- What you are asked to do
Emit the line that holds "Continue the OpenSCAD" and all lines following it through the end of the data, verbatim, and nothing else.

==============================

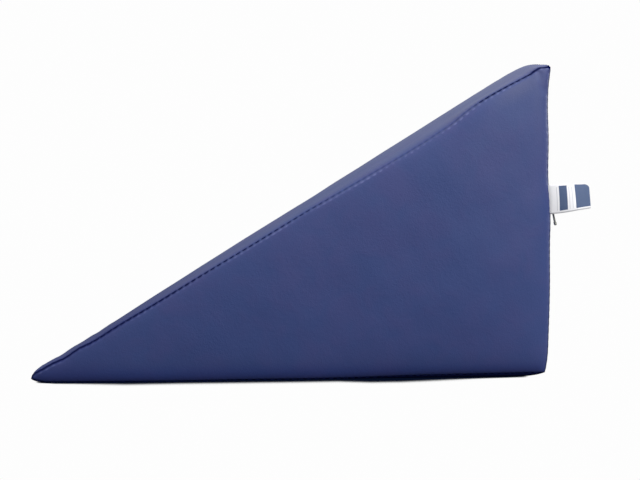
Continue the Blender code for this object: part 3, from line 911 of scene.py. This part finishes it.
def vinyl_finish(settings):
    """Supple navy vinyl: a fine leather grain and faint cloudy wear, with painted light:
    highlights on the seam rolls, between stitches and below the top corners, and shade by the
    floor, at the thin end and in the seams."""
    finish = Finish("vinyl_navy", Specular_IOR_Level=0.32)
    place = finish.place()
    x, z = finish.axis(place, 0), finish.axis(place, 2)
    # The stored gap is painted shade in the seams and on the base's rolled edge, and below zero
    # painted highlights between stitches
    seam, marks = finish.stored("seam"), finish.stored("gap")
    cloud = finish.noise(place, 0.075, 3.0, 0.55)
    blotch = finish.noise(place, 0.026, 4.0, 0.6, 0.6)
    pebble = finish.noise(place, 0.0026, 2.0, 0.6)
    speck = finish.noise(place, 0.0009, 2.0, 0.6)
    facing = finish.node("ShaderNodeNewGeometry", output=1)
    lying = finish.ramped(finish.axis(facing, 2), 0.3, 0.6)
    standing = 1.0 - lying
    wear = finish.ramped(cloud * 0.6 + blotch * 0.4, 0.40, 0.66)
    # Painted highlight on the vinyl's roll beside each seam
    rubbed = finish.band(seam, 0.0012, 0.0048, 0.0011)
    # Painted shade low down by the floor
    low = 1.0 - finish.ramped(z, 0.002, 0.020)
    # Painted shade towards the thin end, on the side panels and on the slope
    thin_end = finish.ramped(x, -0.145, -0.225)
    thin_slope = lying * finish.ramped(x, -0.075, -0.175)
    # Painted sheen on the side panels just below the top corners
    corner = finish.band(x, 0.198, 0.236, 0.020) * finish.ramped(seam, 0.021, 0.003)
    corner = corner * finish.ramped(z, 0.19, 0.25) * standing
    # Real cloudy wear, with the painted highlight beside the seams mixed in
    shade = finish.mixed(wear * 0.8 + rubbed * 0.2, settings.vinyl, settings.vinyl_worn_and_sheen)
    for share, over in (
        # Painted shade by the floor
        (low * standing * 0.45, settings.vinyl_floor_shade),
        # Painted shade at the thin end
        (thin_end * standing * 0.35, settings.vinyl_tip_shade),
        (thin_slope * 0.85, settings.vinyl_tip_shade),
        # Painted sheen below the top corners
        (corner, settings.vinyl_corner_sheen),
        # Painted highlights between the stitches, where the stored gap is below zero
        (finish.ramped(marks * -1.0, 0.05, 0.9), settings.stitch_highlight),
    ):
        shade = finish.mixed(share, shade, over)
    top = finish.risen(x, -0.17, 0.25)
    use = settings.dull - (settings.dull + settings.polish) * top
    roughness = settings.roughness + use * lying + thin_slope * 0.10
    roughness = roughness + (blotch - 0.5) * 0.10 + (speck - 0.5) * 0.12
    dimples = finish.bumped(finish.cells(place, 0.0011), 0.00010, 0.55)
    pebbled = finish.bumped(pebble, 0.00022, 0.5, Normal=dimples)
    creases = finish.bumped(blotch, 0.0009, 0.30, Normal=pebbled)
    finish.surface(Base_Color=shade, Roughness=roughness, Normal=creases)
    # Painted shade in the seams: a dark matte shader shown where the stored gap is high
    finish.covered(marks, finish.node("ShaderNodeBsdfDiffuse", {}, {"Color": settings.gap}))
    return finish.material


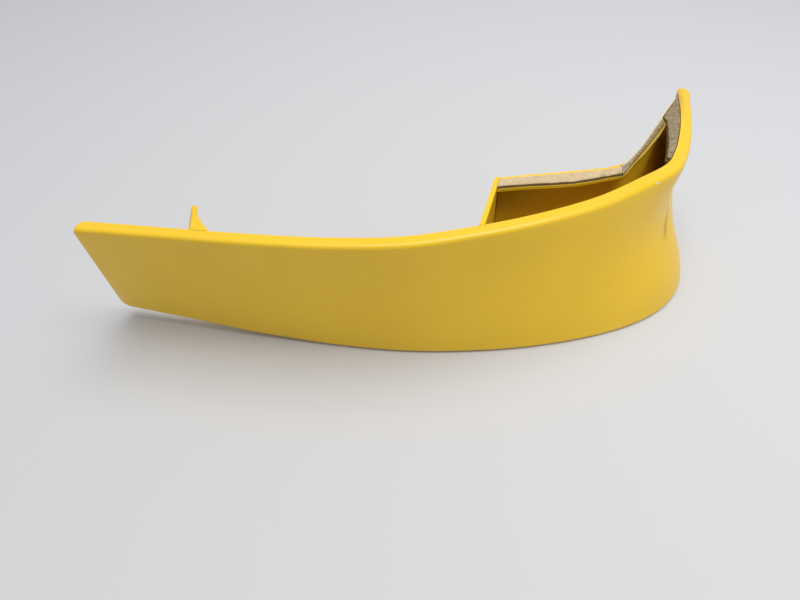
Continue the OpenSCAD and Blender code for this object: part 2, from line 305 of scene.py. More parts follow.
def place(p):
    """Millimetres of the tables to the row frame in metres."""
    return ((p[0] - OFF_X) * MM, (p[1] - OFF_Y) * MM, p[2] * MM)


# ---------------------------------------------------------------- mesh builders
SMOOTH_DEGREES = 35
BEVEL_DEGREES = 50
BEVEL_STEPS = 3
MERGE = 1e-6  # metres


def finish_mesh(mesh):
    """Joins double points, turns the faces outward and smooths all but the sharp edges."""
    bm = bmesh.new()
    bm.from_mesh(mesh)
    bmesh.ops.remove_doubles(bm, verts=bm.verts, dist=MERGE)
    bmesh.ops.recalc_face_normals(bm, faces=bm.faces)
    bm.to_mesh(mesh)
    bm.free()
    mesh.shade_smooth()
    mesh.set_sharp_from_angle(angle=math.radians(SMOOTH_DEGREES))


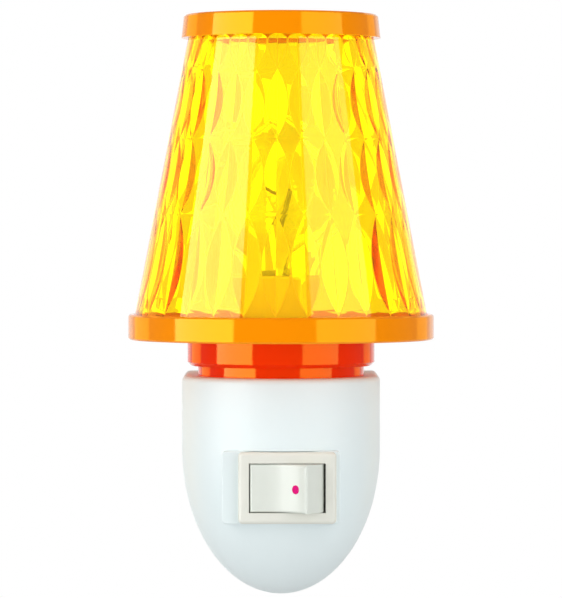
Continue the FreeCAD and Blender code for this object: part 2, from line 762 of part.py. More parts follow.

==============================

- Expected answer
Continue the OpenSCAD and Blender code for this object: part 2, from line 305 of scene.py. More parts follow.
def place(p):
    """Millimetres of the tables to the row frame in metres."""
    return ((p[0] - OFF_X) * MM, (p[1] - OFF_Y) * MM, p[2] * MM)


# ---------------------------------------------------------------- mesh builders
SMOOTH_DEGREES = 35
BEVEL_DEGREES = 50
BEVEL_STEPS = 3
MERGE = 1e-6  # metres


def finish_mesh(mesh):
    """Joins double points, turns the faces outward and smooths all but the sharp edges."""
    bm = bmesh.new()
    bm.from_mesh(mesh)
    bmesh.ops.remove_doubles(bm, verts=bm.verts, dist=MERGE)
    bmesh.ops.recalc_face_normals(bm, faces=bm.faces)
    bm.to_mesh(mesh)
    bm.free()
    mesh.shade_smooth()
    mesh.set_sharp_from_angle(angle=math.radians(SMOOTH_DEGREES))


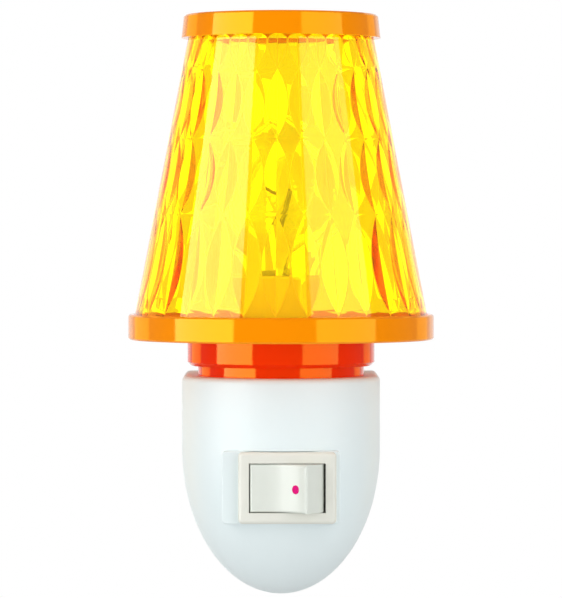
Continue the FreeCAD and Blender code for this object: part 2, from line 762 of part.py. More parts follow.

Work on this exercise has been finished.